Task to carry out: The entries below contain a line with "clamp_screw_long = clamp_bar_y" and a line with "cad_parts[node].hide_render = cad_parts[node].hide_viewport". Quote exactly those two lines and all lines between them.
********************
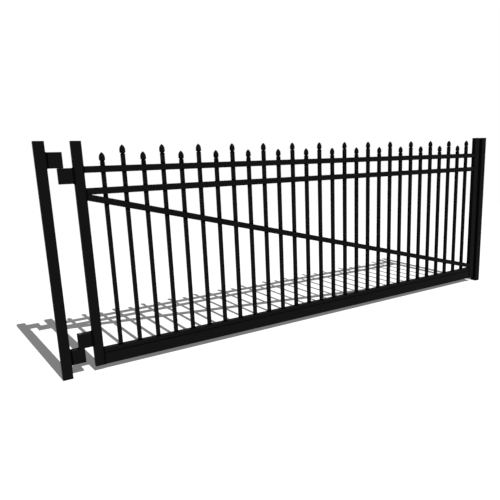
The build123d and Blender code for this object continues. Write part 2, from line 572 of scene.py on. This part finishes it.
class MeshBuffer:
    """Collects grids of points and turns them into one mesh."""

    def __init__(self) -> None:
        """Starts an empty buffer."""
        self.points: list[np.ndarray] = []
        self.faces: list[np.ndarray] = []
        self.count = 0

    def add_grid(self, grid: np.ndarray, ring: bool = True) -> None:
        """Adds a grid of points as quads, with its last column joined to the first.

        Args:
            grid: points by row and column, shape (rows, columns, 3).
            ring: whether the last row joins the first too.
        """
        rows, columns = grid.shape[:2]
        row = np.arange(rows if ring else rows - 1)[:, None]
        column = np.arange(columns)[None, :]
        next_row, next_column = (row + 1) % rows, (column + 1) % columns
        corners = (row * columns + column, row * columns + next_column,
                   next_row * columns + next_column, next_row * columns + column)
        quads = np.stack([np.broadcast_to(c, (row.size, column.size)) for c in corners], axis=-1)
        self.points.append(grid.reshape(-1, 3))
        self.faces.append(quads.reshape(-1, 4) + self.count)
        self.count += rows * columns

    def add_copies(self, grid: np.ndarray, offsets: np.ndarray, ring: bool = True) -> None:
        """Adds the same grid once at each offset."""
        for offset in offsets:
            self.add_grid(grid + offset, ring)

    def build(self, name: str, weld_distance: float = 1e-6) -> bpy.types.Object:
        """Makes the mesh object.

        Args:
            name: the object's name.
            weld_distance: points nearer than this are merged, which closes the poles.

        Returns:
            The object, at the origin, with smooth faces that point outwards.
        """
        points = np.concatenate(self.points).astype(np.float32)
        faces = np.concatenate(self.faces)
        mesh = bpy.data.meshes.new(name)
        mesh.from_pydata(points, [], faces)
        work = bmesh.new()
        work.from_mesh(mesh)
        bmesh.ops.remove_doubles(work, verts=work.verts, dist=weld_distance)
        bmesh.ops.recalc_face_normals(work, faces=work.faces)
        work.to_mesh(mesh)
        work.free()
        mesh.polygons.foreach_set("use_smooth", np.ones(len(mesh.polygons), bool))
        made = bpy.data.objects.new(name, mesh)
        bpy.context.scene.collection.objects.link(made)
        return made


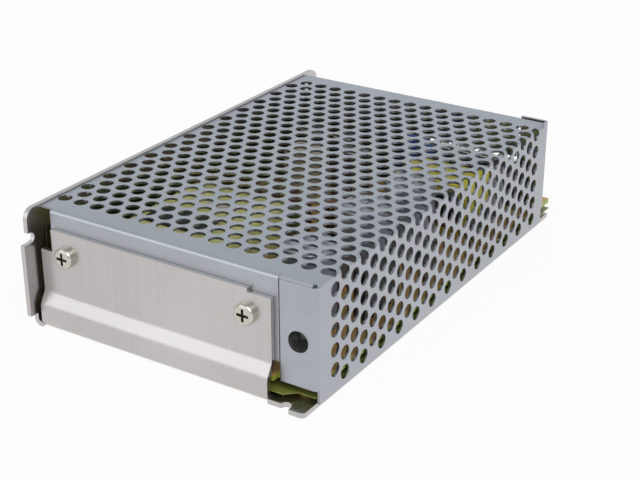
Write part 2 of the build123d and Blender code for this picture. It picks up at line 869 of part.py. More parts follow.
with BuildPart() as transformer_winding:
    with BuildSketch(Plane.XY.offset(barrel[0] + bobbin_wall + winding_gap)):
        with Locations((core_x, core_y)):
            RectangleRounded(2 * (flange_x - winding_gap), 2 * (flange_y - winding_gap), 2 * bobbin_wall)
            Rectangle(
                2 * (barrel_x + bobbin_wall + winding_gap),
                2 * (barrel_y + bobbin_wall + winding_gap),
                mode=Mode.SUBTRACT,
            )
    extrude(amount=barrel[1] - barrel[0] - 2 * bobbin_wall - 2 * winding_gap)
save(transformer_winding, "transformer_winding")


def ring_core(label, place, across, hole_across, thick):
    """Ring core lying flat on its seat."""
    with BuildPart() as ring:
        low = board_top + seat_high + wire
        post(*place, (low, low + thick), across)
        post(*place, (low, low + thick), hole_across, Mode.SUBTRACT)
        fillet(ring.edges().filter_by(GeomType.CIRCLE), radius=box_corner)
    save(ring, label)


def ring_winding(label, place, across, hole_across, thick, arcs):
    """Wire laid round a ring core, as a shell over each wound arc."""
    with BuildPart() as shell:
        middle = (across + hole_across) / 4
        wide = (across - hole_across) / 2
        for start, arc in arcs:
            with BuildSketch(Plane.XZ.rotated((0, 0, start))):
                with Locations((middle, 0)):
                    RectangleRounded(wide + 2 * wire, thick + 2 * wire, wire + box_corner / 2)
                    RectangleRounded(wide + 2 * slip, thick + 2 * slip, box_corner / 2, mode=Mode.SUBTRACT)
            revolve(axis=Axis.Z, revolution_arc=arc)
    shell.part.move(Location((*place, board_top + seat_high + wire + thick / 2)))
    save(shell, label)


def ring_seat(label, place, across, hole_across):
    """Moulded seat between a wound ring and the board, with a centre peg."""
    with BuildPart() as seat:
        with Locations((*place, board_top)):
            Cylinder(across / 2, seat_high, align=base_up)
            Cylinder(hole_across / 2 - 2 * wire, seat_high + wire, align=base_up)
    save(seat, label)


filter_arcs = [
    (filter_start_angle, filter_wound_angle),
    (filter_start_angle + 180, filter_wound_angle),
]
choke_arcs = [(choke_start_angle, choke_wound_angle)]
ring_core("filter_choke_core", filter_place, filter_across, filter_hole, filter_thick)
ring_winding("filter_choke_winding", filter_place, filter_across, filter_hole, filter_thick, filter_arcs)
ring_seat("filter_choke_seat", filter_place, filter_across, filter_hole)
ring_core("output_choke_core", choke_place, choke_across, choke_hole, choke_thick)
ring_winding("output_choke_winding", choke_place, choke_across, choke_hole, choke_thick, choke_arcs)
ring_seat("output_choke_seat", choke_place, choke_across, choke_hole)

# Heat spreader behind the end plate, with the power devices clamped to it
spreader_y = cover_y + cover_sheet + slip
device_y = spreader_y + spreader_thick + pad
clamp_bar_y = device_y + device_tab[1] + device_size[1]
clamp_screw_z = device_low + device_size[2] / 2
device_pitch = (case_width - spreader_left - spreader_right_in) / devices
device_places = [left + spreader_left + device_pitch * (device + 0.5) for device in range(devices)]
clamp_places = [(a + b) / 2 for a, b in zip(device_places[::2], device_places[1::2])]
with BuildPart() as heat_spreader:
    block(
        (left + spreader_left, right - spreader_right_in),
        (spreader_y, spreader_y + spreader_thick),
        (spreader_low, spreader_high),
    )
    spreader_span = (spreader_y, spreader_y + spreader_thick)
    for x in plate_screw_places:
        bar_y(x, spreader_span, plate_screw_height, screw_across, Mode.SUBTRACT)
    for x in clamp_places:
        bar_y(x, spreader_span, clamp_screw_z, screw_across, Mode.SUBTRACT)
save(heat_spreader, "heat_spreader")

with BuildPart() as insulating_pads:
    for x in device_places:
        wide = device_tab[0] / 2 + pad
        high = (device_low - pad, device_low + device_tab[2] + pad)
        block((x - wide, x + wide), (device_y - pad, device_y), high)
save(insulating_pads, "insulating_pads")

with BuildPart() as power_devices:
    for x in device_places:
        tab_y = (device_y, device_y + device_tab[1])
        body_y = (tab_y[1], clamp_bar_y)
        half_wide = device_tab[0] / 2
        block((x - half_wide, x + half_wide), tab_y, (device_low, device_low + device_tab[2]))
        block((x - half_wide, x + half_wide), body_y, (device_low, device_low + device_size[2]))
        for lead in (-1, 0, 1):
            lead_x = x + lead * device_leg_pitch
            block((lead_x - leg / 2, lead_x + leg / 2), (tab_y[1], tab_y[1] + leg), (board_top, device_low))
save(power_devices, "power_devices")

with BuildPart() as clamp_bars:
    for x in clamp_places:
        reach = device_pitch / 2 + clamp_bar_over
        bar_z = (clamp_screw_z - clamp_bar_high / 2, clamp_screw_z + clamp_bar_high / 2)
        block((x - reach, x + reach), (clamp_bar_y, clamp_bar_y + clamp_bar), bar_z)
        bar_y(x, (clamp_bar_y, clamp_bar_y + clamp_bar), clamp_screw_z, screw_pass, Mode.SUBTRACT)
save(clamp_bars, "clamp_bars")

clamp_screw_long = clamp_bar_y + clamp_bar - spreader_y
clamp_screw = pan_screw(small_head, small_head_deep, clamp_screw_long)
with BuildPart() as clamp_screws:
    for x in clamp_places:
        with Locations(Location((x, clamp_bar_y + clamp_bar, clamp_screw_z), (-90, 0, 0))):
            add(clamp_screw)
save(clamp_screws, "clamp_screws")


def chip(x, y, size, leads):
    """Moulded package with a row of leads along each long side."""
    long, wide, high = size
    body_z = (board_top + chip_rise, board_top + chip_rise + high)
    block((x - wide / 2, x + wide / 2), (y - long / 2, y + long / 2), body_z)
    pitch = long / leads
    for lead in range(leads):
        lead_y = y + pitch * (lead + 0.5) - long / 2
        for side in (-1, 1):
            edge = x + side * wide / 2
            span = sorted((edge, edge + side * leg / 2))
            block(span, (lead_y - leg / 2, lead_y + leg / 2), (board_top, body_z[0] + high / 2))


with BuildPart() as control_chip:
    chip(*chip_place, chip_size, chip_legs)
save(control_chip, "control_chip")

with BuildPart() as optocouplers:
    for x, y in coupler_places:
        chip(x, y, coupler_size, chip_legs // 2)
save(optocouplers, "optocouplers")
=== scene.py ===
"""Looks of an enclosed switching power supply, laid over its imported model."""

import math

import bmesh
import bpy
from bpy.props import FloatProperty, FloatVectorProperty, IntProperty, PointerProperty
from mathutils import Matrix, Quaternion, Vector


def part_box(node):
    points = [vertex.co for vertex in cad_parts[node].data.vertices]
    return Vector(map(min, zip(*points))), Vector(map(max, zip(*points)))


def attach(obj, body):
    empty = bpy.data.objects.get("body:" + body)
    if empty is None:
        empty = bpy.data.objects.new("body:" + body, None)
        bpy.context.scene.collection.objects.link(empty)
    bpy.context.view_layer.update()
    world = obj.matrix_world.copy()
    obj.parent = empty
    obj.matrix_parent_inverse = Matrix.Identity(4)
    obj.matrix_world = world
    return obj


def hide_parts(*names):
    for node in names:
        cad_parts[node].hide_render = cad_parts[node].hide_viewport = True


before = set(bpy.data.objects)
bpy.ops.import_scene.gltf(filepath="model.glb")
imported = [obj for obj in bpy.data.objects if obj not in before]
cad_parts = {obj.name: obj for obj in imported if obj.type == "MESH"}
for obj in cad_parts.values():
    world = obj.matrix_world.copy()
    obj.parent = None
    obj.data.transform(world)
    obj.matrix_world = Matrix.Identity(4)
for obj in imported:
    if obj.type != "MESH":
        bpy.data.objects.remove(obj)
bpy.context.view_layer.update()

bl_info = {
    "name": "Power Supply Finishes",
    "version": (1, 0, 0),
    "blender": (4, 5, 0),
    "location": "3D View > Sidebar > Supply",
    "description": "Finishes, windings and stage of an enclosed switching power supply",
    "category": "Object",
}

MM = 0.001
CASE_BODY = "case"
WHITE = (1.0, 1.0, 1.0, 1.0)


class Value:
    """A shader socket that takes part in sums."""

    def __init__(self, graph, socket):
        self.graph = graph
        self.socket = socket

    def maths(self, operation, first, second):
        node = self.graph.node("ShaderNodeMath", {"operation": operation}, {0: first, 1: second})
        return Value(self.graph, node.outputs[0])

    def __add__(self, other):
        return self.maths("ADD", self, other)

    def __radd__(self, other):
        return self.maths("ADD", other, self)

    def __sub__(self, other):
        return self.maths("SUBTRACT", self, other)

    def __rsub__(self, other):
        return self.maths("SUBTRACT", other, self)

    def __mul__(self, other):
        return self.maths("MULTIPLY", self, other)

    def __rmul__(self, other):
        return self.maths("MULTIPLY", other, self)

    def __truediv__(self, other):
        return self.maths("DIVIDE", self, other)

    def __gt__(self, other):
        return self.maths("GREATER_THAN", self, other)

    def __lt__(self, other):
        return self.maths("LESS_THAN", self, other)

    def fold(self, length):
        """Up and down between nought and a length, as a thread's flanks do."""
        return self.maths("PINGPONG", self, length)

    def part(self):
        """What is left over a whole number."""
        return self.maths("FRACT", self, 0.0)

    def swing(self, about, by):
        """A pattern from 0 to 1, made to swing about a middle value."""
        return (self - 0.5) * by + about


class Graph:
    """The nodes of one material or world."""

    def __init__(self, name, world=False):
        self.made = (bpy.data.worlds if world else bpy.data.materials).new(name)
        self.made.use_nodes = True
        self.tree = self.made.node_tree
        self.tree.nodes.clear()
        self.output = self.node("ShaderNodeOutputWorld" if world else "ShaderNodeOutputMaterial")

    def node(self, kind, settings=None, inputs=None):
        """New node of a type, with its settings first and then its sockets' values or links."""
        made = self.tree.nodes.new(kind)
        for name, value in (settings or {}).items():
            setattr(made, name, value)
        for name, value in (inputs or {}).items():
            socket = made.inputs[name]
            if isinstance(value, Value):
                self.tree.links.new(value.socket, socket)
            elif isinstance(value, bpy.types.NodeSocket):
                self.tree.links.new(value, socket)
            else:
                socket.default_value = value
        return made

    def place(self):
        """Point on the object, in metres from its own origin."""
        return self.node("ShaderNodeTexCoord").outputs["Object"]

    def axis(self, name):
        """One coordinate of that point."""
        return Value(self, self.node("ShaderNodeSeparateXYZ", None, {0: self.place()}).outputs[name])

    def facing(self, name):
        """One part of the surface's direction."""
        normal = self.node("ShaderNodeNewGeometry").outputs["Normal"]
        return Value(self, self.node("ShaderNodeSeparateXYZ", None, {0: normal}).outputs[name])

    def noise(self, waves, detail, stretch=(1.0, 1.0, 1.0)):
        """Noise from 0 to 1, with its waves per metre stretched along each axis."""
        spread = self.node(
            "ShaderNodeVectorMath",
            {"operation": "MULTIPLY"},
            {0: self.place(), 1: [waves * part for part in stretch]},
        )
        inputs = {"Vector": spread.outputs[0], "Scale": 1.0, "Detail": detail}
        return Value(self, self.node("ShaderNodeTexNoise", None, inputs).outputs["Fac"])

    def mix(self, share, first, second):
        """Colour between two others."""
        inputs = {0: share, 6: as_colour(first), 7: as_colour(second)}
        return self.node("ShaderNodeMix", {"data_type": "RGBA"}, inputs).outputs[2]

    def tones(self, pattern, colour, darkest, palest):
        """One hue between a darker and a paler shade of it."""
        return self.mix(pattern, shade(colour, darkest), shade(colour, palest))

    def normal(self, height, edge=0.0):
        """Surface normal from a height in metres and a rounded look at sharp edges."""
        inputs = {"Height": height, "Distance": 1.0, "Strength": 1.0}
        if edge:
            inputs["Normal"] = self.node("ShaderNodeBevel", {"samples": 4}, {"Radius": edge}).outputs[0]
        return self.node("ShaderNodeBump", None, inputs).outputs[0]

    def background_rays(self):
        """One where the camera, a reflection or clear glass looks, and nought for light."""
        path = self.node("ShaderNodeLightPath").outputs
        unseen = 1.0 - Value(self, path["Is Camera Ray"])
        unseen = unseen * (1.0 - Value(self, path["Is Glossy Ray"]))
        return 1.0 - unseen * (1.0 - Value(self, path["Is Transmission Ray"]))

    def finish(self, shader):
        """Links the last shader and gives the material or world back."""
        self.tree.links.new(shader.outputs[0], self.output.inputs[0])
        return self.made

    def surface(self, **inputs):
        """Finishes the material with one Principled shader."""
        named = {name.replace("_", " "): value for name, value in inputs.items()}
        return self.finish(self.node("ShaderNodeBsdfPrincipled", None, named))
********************
Exercise answer:
clamp_screw_long = clamp_bar_y + clamp_bar - spreader_y
clamp_screw = pan_screw(small_head, small_head_deep, clamp_screw_long)
with BuildPart() as clamp_screws:
    for x in clamp_places:
        with Locations(Location((x, clamp_bar_y + clamp_bar, clamp_screw_z), (-90, 0, 0))):
            add(clamp_screw)
save(clamp_screws, "clamp_screws")


def chip(x, y, size, leads):
    """Moulded package with a row of leads along each long side."""
    long, wide, high = size
    body_z = (board_top + chip_rise, board_top + chip_rise + high)
    block((x - wide / 2, x + wide / 2), (y - long / 2, y + long / 2), body_z)
    pitch = long / leads
    for lead in range(leads):
        lead_y = y + pitch * (lead + 0.5) - long / 2
        for side in (-1, 1):
            edge = x + side * wide / 2
            span = sorted((edge, edge + side * leg / 2))
            block(span, (lead_y - leg / 2, lead_y + leg / 2), (board_top, body_z[0] + high / 2))


with BuildPart() as control_chip:
    chip(*chip_place, chip_size, chip_legs)
save(control_chip, "control_chip")

with BuildPart() as optocouplers:
    for x, y in coupler_places:
        chip(x, y, coupler_size, chip_legs // 2)
save(optocouplers, "optocouplers")
=== scene.py ===
"""Looks of an enclosed switching power supply, laid over its imported model."""

import math

import bmesh
import bpy
from bpy.props import FloatProperty, FloatVectorProperty, IntProperty, PointerProperty
from mathutils import Matrix, Quaternion, Vector


def part_box(node):
    points = [vertex.co for vertex in cad_parts[node].data.vertices]
    return Vector(map(min, zip(*points))), Vector(map(max, zip(*points)))


def attach(obj, body):
    empty = bpy.data.objects.get("body:" + body)
    if empty is None:
        empty = bpy.data.objects.new("body:" + body, None)
        bpy.context.scene.collection.objects.link(empty)
    bpy.context.view_layer.update()
    world = obj.matrix_world.copy()
    obj.parent = empty
    obj.matrix_parent_inverse = Matrix.Identity(4)
    obj.matrix_world = world
    return obj


def hide_parts(*names):
    for node in names:
        cad_parts[node].hide_render = cad_parts[node].hide_viewport = True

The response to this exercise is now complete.